For a non-scientific example, When I put the file through gzip to compress it and then count the bytes, it's now 1074069377 bytes - almost 320 KiB more. No computational power in the world would get that down to 100MB, unless I'm willing to get a different random file from the decompression than I started with.

en.wikipedia.org/wiki/Pigeonhole_principle

>No computational power in the world would get that down to 100MB
only if you're assuming the Linux kernel's urandom is truly random.

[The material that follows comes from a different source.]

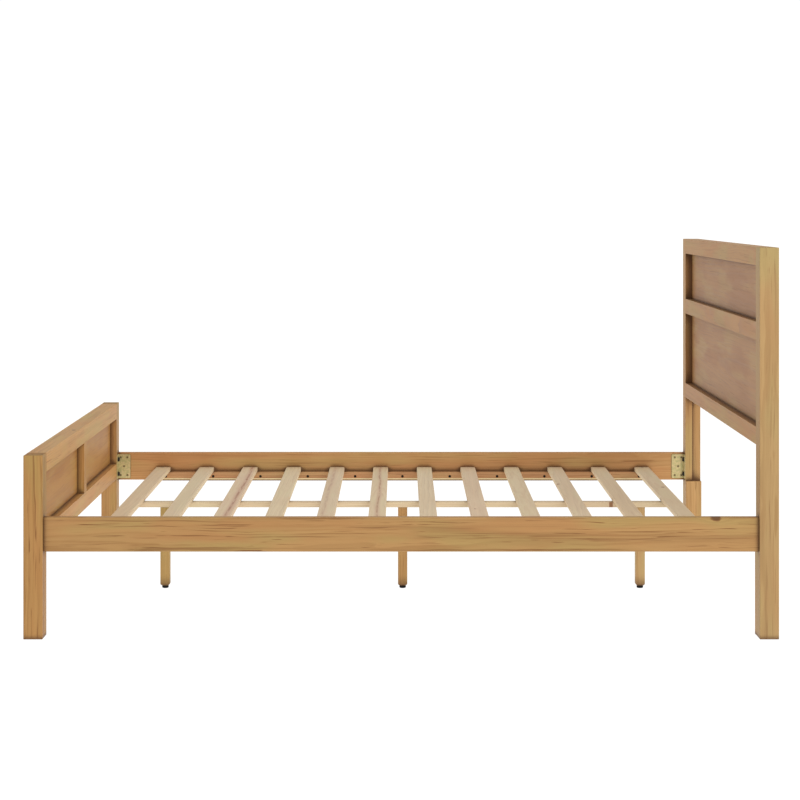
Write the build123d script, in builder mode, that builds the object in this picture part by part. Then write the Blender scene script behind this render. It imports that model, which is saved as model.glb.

Sure. But it's proven that it's not possible for all possible inputs to be shrunk to sizes like that; There must ALWAYS be data that can't be compressed, or would rather be made even larger by compression:

>The principle can be used to prove that any lossless compression algorithm, provided it makes some inputs smaller (as the name compression suggests), will also make some other inputs larger. Otherwise, the set of all input sequences up to a given length L could be mapped to the (much) smaller set of all sequences of length less than L without collisions (because the compression is lossless), a possibility which the pigeonhole principle excludes.

yeah, i know that. and I got the point you were making. im just shitposting.

with most things we don't care about 99%+ of the possible inputs, just the select few we're interested in. e.g. audio, video, text, whatever.

can urandom even create all possible 1GB files if left running long enough? I'm not sure.

Who even knows. It's cryptographically safe, which should guarantee that I think. That every byte can follow any previous bytes, with equal probability.

But generating all possible 1GiB files would probably take so long the universe would restart a googolplexian times before you're done.

>It's cryptographically safe
Debian would like a word

Attached: random4.jpg (508x298, 32K)

This is already possible but no one is willing to wait an hour just to compress a 1GB file to 100mb. Compression schemes based on fractals, or transcendental numbers like pi can get you absolutely absurd levels of compression at the cost of taking forever to compress/decompress

Win10 has built in compression if I recall and it can save hundreds of gigs in some cases.